>> Start
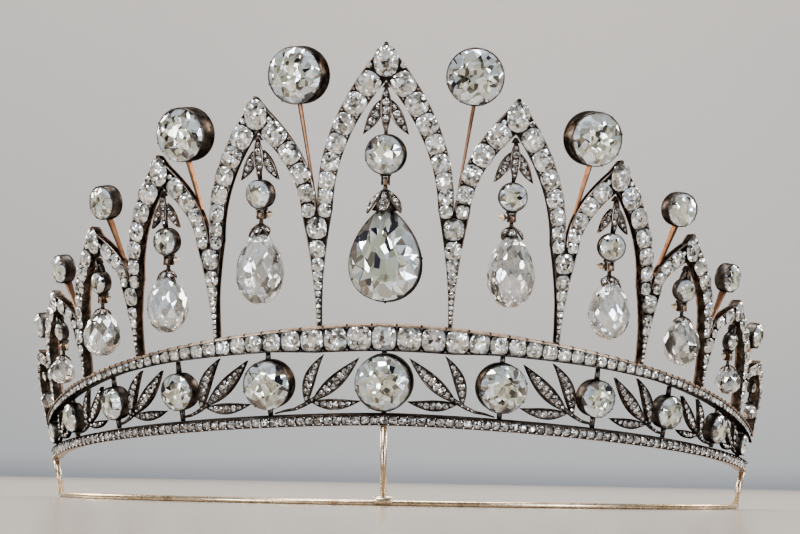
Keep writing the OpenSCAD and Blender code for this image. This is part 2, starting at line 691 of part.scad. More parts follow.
// Fork of two ears and a pin, whose middle is at the frame's origin
module fork(reach, tab) {
    for (side = [-1, 1]) {
        translate([side * (eye_t / 2 + seat_gap + ear_t / 2), 0, reach / 2 - ear_half_depth / 2])
            cube([ear_t, 2 * ear_half_depth, reach + ear_half_depth], center = true);
    }
    rotate([0, 90, 0])
        cylinder(h = eye_t + 2 * (seat_gap + pin_seat_share * ear_t), d = pin_d, center = true);
    if (tab != 0) {
        tab_l = eye_r() * tab_share;
        translate([tab * (eye_t / 2 + seat_gap + pin_seat_share * ear_t + tab_l / 2), 0, 0])
            cube([tab_l, ear_half_depth, eye_r()], center = true);
    }
}

// Static part of pendant k on the side given by side, -1 left and 1 right
module pendant(k, side) {
    t = side * arch_angle(k);
    on_front(t, pendant_z(k)) {
        collet(pendant_r(k));
        trefoil(k);
        translate([0, 0, -hinge_fall(k)])
            fork(hinge_fall(k) - pendant_r(k) + collet_wall, k == 0 ? 0 : -side);
    }
}

// Cup that holds the top of drop k, turned about the upright through the hinge; its
// neck starts at neck_z
module cap_cup(k, neck_z) {
    d1 = drop_length(k) / 2 * (1 - cos(cap_angle));
    taper = k == 0 ? pear_taper : drop_taper;
    r1 = drop_width(k) / 2 * drop_half(cap_angle, taper) + stone_gap;
    fall = drop_fall(k);
    shoulder = max(-eye_r() - cap_slope, cap_slope - fall);
    rotate_extrude()
        polygon([[0, neck_z], [neck_r, neck_z], [neck_r, shoulder],
                 [r1 + collet_wall, -fall - d1], [r1, -fall - d1], [0, seat_gap - fall]]);
}

module drop_cap(k, side) {
    hanging(side * arch_angle(k), hinge_z(k)) {
        difference() {
            union() {
                rotate([0, 90, 0]) cylinder(h = eye_t, r = eye_r(), center = true);
                cap_cup(k, pin_gap - eye_r());
                if (k == 0) {
                    pear_rim();
                }
            }
            rotate([0, 90, 0]) cylinder(h = 4 * eye_t, d = pin_d + 2 * pin_gap, center = true);
        }
    }
}

// Points of the pear's outline, grown by grow all round, under the hinge
function pear_outline(grow, sides) =
    [for (i = [0 : sides - 1]) let (a = 360 * i / sides)
        [(pear_w / 2 + grow) * sign(180 - a) * drop_half(min(a, 360 - a), pear_taper),
         (pear_l / 2 + grow) * cos(a) - drop_fall(0) - pear_l / 2]];

module pear_rim() {
    rotate([90, 0, 0]) linear_extrude(pear_rim_depth, center = true) difference() {
        polygon(pear_outline(stone_gap + pear_rim_w, pear_sides));
        polygon(pear_outline(stone_gap, pear_sides));
    }
    translate([0, 0, -drop_fall(0) - pear_l - stone_gap - pear_rim_w])
        rotate([90, 0, 0]) cylinder(h = pear_rim_depth * 1.2, r = pear_rim_w, center = true);
}

// Front drop: a pear-shaped stone with a table, 24 crown facets and 24 below
module pear_stone() {
    n = pear_sides;
    middle = -drop_fall(0) - pear_l * pear_middle;
    table_y = -pear_w * crown_share;
    edge = [for (p = pear_outline(0, n)) [p[0], 0, p[1]]];
    table = [for (p = edge) [p[0] * table_share, table_y, middle + (p[2] - middle) * table_share]];
    points = concat(table, edge, [[0, pear_w * pear_depth_share, middle]]);
    faces = concat([[for (i = [0 : n - 1]) i]],
        [for (i = [0 : n - 1]) let (j = (i + 1) % n) [j, i, n + i, n + j]],
        [for (i = [0 : n - 1]) let (j = (i + 1) % n) [n + j, n + i, 2 * n]]);
    hanging(0, hinge_z(0)) polyhedron(points, faces);
}

// Drop stone with triangular facets all round, its top in the cap
module drop_stone(k, side) {
    n = small_sides;
    m = len(DROP_RINGS);
    l = drop_length(k);
    top = -drop_fall(k);
    ring = [for (i = [0 : m - 1], j = [0 : n - 1])
        let (a = 360 * (j + i / 2) / n, r = drop_width(k) / 2 * drop_half(DROP_RINGS[i], drop_taper))
        [r * cos(a), r * sin(a), top - l / 2 * (1 - cos(DROP_RINGS[i]))]];
    points = concat([[0, 0, top]], ring, [[0, 0, top - l]]);
    bands = [for (i = [0 : m - 2], j = [0 : n - 1])
        each let (a = 1 + i * n + j, b = 1 + i * n + (j + 1) % n) [[a, b, a + n], [b, b + n, a + n]]];
    ends = [for (j = [0 : n - 1])
        each let (i = (j + 1) % n, low = 1 + (m - 1) * n)
            [[0, 1 + i, 1 + j], [low + j, low + i, m * n + 1]]];
    hanging(side * arch_angle(k), hinge_z(k)) polyhedron(points, concat(bands, ends));
}

module pendant_piece(k, side) {
    color("dimgray") pendant(k, side);
}

module cap_piece(k, side) {
    color("dimgray") drop_cap(k, side);
}

module drop_piece(k, side) {
    color("white") drop_stone(k, side);
}

module pendant_stones() {
    color("white") for (k = [-5 : 5]) {
        on_front(sign(k) * arch_angle(abs(k)), pendant_z(abs(k))) collet_stone(pendant_r(abs(k)));
    }
}

// Smallest pendants at the ends of the band, too small to be hinged
module end_pendants() {
    color("dimgray") for (side = [-1, 1]) {
        on_front(side * arch_angle(5), pendant_z(5)) {
            collet(pendant_r(5));
            trefoil(5);
            translate([0, 0, -hinge_fall(5)])
                cylinder(h = hinge_fall(5) - pendant_r(5) + collet_wall, d = pin_d);
        }
        hanging(side * arch_angle(5), hinge_z(5)) cap_cup(5, cap_slope);
    }
}

module end_drop_stones() {
    color("white") for (side = [-1, 1]) {
        drop_stone(5, side);
    }
}

// Base wire: it lies flat under the front, on the front's own oval at that height
module base_wire() {
    r = wire_d / 2 / cos(180 / wire_sides);
    points = [for (i = [0 : wire_steps])
        let (t = end_angle * (2 * i / wire_steps - 1))
        each [for (j = [0 : wire_sides - 1])
            let (a = 360 * (j + 0.5) / wire_sides)
            front_point(t, wire_d / 2) + r * (cos(a) * out_dir(t) + [0, 0, sin(a)])]];
    sides = [for (i = [0 : wire_steps - 1], j = [0 : wire_sides - 1])
        each let (a = i * wire_sides + j, b = i * wire_sides + (j + 1) % wire_sides)
            [[a, b, b + wire_sides], [a, b + wire_sides, a + wire_sides]]];
    first = [for (j = [wire_sides - 1 : -1 : 0]) j];
    last = [for (j = [0 : wire_sides - 1]) wire_steps * wire_sides + j];
    polyhedron(points, concat(sides, [first, last]));
}

module end_post(side) {
    t = side * end_angle;
    low = wire_d / 2;
    rise = (lower_bottom_z(t) - low) / cos(lean) - seat_gap;
    inset = side * post_d / 2 / mm_per_deg(t, low);
    on_front(t - inset, low) cylinder(h = rise, d = post_d);
}

module base_frame() {
    color("goldenrod") {
        base_wire();
        on_front(0, sleeve_d / 2 + seat_gap) rotate([0, 90, 0])
            cylinder(h = sleeve_l, d = sleeve_d, center = true);
        for (side = [-1, 1]) {
            end_post(side);
        }
        on_front(0, wire_d / 2)
            cylinder(h = (lower_bottom_z(0) - wire_d / 2) / cos(lean) - seat_gap, d = post_d);
    }
}

base_frame();
lower_rail();
upper_rail();
upper_rail_stones();
arcade();
arch_stones_centre();
arch_stones_left();
arch_stones_right();
frieze_collets();
frieze_stones();
leaf_sprays_left();
leaf_sprays_right();
stem_collets();
stem_stones();
pendant_stones();
end_pendants();
end_drop_stones();
pendant_piece(0, 1);  // pendant_centre
pendant_piece(1, -1);  // pendant_l1
pendant_piece(2, -1);  // pendant_l2
pendant_piece(3, -1);  // pendant_l3
pendant_piece(4, -1);  // pendant_l4
pendant_piece(1, 1);  // pendant_r1
pendant_piece(2, 1);  // pendant_r2
pendant_piece(3, 1);  // pendant_r3
pendant_piece(4, 1);  // pendant_r4
cap_piece(0, 1);  // drop_cap_centre
cap_piece(1, -1);  // drop_cap_l1
cap_piece(2, -1);  // drop_cap_l2
cap_piece(3, -1);  // drop_cap_l3
cap_piece(4, -1);  // drop_cap_l4
cap_piece(1, 1);  // drop_cap_r1
cap_piece(2, 1);  // drop_cap_r2
cap_piece(3, 1);  // drop_cap_r3
cap_piece(4, 1);  // drop_cap_r4
color("white") pear_stone();  // drop_centre
drop_piece(1, -1);  // drop_l1
drop_piece(2, -1);  // drop_l2
drop_piece(3, -1);  // drop_l3
drop_piece(4, -1);  // drop_l4
drop_piece(1, 1);  // drop_r1
drop_piece(2, 1);  // drop_r2
drop_piece(3, 1);  // drop_r3
drop_piece(4, 1);  // drop_r4
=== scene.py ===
"""Looks of a diadem: graduated pointed arches with hanging drops, on a band of round
collets and leaf sprays between two stone-set rails, standing on a wire base."""
import itertools
import math
import random

import bmesh
import bpy
from mathutils import Matrix, Vector


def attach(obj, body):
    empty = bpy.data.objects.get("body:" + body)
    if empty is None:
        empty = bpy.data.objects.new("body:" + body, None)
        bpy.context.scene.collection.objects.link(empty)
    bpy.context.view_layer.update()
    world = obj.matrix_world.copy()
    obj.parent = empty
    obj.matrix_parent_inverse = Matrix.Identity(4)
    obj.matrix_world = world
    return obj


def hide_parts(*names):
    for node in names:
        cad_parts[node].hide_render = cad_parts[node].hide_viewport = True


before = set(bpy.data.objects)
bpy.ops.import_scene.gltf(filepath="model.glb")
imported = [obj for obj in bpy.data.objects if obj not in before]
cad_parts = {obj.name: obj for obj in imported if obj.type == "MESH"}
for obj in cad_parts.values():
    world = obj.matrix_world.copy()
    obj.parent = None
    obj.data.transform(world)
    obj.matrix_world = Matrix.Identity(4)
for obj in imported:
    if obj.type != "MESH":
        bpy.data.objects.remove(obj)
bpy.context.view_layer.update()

# Sizes are in millimetres and angles in degrees, as in the part's own source
MM = 0.001

# Plan of the front: half width and half depth of its oval, the height at which they hold, the
# front's lean and the angle of its ends
PLAN_A, PLAN_B, PLAN_Z = 68.0, 58.0, 20.0
LEAN, END = 10.7, 78.0

# Upper rail: share of its front height by share of the way to the ends
RAIL_H = [(0, 1), (0.12, 0.96), (0.2, 0.8), (0.32, 0.66), (0.42, 0.54), (0.56, 0.42), (1, 0.34)]
# Rails: depth behind and before the front, back wall and softened edges
RAIL_BACK, RAIL_FRONT, RAIL_WALL, RAIL_SOFT, RAIL_STEPS = 1.3, 0.7, 0.5, 0.08, 132

# Angles of the arches' feet, as shares of the ends' angle
FOOT_SHARE = [0.116, 0.315, 0.5, 0.675, 0.85, 1]
# Arches: height, tip height and limb width as shares of the front arch's
ARCH_H, ARCH_TIP_H = 47.0, 6.4
ARCH = [(1, 1, 1), (0.845, 0.98, 0.95), (0.705, 0.93, 0.88),
        (0.53, 0.85, 0.76), (0.385, 0.68, 0.62), (0.25, 0.48, 0.5)]
LIMB_TOP_W, LIMB_NOTCH_W, ARCADE_DEPTH, LIMB_STEPS = 4.2, 2.6, 1.3, 26
NOTCH_SHARE, NOTCH_GAP = 0.45, 0.25
STALK_FOOT_W, STALK_TAPER, STALK_STEPS = 0.7, 1.75, 12
STEM_FOOT_W, STEM_TOP_W, STEM_FOOT_DEPTH, STEM_TOP_DEPTH, STEM_STEPS = 0.36, 0.56, 0.8, 1.7, 12

# Arch stones: height of the girdle over the front, radius as a share of the band's half width,
# since they overlap its walls, gap between two, and half the tip stone's share of the tip
GIRDLE, STONE_SPREAD, STONE_GAP, TIP_STONE_SHARE = 0.85, 1.08, 0.06, 0.4
# The stone at the notch is smaller, as a share, and so are its neighbours within a reach
NOTCH_STONE, NOTCH_REACH = 0.84, 0.2
# Place beside and below the tip stone of the two small stones at its shoulders
FRONT_SHOULDER, SIDE_SHOULDER = (1.36, 0.26), (1.2, 0.4)

# Stem collets: diameter, height as a share of the taller arch's, and way from the foot to the
# lower arch's middle
STEM_COLLET_D, PENDANT_COLLET_D, FRIEZE_COLLET_D = 10.2, 6.8, 9.6
STEM_COLLET = [(1, 0.895, 0.27), (0.96, 0.88, 0.4), (0.62, 0.82, 0.55),
               (0.53, 0.79, 0.45), (0.48, 0.78, 0.3)]
FRIEZE = [1, 0.88, 0.68, 0.62, 0.56, 0.42]
# Pendants: diameter, and height as a share of the arch's
PENDANT = [(1, 0.603), (0.73, 0.584), (0.7, 0.55), (0.6, 0.6), (0.5, 0.575), (0.34, 0.56)]
COLLET_DEPTH, COLLET_BACK, COLLET_WALL = 0.42, 0.6, 0.4
# Radius of the straight stem collets as a share of the tapered ones', and how far some collets
# have twisted, by number and side
STEM_SEAT = 0.95
STEM_TURN, FRIEZE_TURN = {(1, 1): -9, (1, -1): -9, (3, 1): -9}, {(0, 1): -7}
PENDANT_TURN = {(0, 1): -9, (1, -1): -13, (1, 1): -11, (2, 1): -13, (3, 1): -12}
PEAR_TURN = -8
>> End
## [Task objective]
Write out again only the lines from the line containing "frieze_stones();" through the line containing "obj.matrix_world = Matrix.Identity(4)", both included, exactly as they are.

## [Written response]
frieze_stones();
leaf_sprays_left();
leaf_sprays_right();
stem_collets();
stem_stones();
pendant_stones();
end_pendants();
end_drop_stones();
pendant_piece(0, 1);  // pendant_centre
pendant_piece(1, -1);  // pendant_l1
pendant_piece(2, -1);  // pendant_l2
pendant_piece(3, -1);  // pendant_l3
pendant_piece(4, -1);  // pendant_l4
pendant_piece(1, 1);  // pendant_r1
pendant_piece(2, 1);  // pendant_r2
pendant_piece(3, 1);  // pendant_r3
pendant_piece(4, 1);  // pendant_r4
cap_piece(0, 1);  // drop_cap_centre
cap_piece(1, -1);  // drop_cap_l1
cap_piece(2, -1);  // drop_cap_l2
cap_piece(3, -1);  // drop_cap_l3
cap_piece(4, -1);  // drop_cap_l4
cap_piece(1, 1);  // drop_cap_r1
cap_piece(2, 1);  // drop_cap_r2
cap_piece(3, 1);  // drop_cap_r3
cap_piece(4, 1);  // drop_cap_r4
color("white") pear_stone();  // drop_centre
drop_piece(1, -1);  // drop_l1
drop_piece(2, -1);  // drop_l2
drop_piece(3, -1);  // drop_l3
drop_piece(4, -1);  // drop_l4
drop_piece(1, 1);  // drop_r1
drop_piece(2, 1);  // drop_r2
drop_piece(3, 1);  // drop_r3
drop_piece(4, 1);  // drop_r4
=== scene.py ===
"""Looks of a diadem: graduated pointed arches with hanging drops, on a band of round
collets and leaf sprays between two stone-set rails, standing on a wire base."""
import itertools
import math
import random

import bmesh
import bpy
from mathutils import Matrix, Vector


def attach(obj, body):
    empty = bpy.data.objects.get("body:" + body)
    if empty is None:
        empty = bpy.data.objects.new("body:" + body, None)
        bpy.context.scene.collection.objects.link(empty)
    bpy.context.view_layer.update()
    world = obj.matrix_world.copy()
    obj.parent = empty
    obj.matrix_parent_inverse = Matrix.Identity(4)
    obj.matrix_world = world
    return obj


def hide_parts(*names):
    for node in names:
        cad_parts[node].hide_render = cad_parts[node].hide_viewport = True


before = set(bpy.data.objects)
bpy.ops.import_scene.gltf(filepath="model.glb")
imported = [obj for obj in bpy.data.objects if obj not in before]
cad_parts = {obj.name: obj for obj in imported if obj.type == "MESH"}
for obj in cad_parts.values():
    world = obj.matrix_world.copy()
    obj.parent = None
    obj.data.transform(world)
    obj.matrix_world = Matrix.Identity(4)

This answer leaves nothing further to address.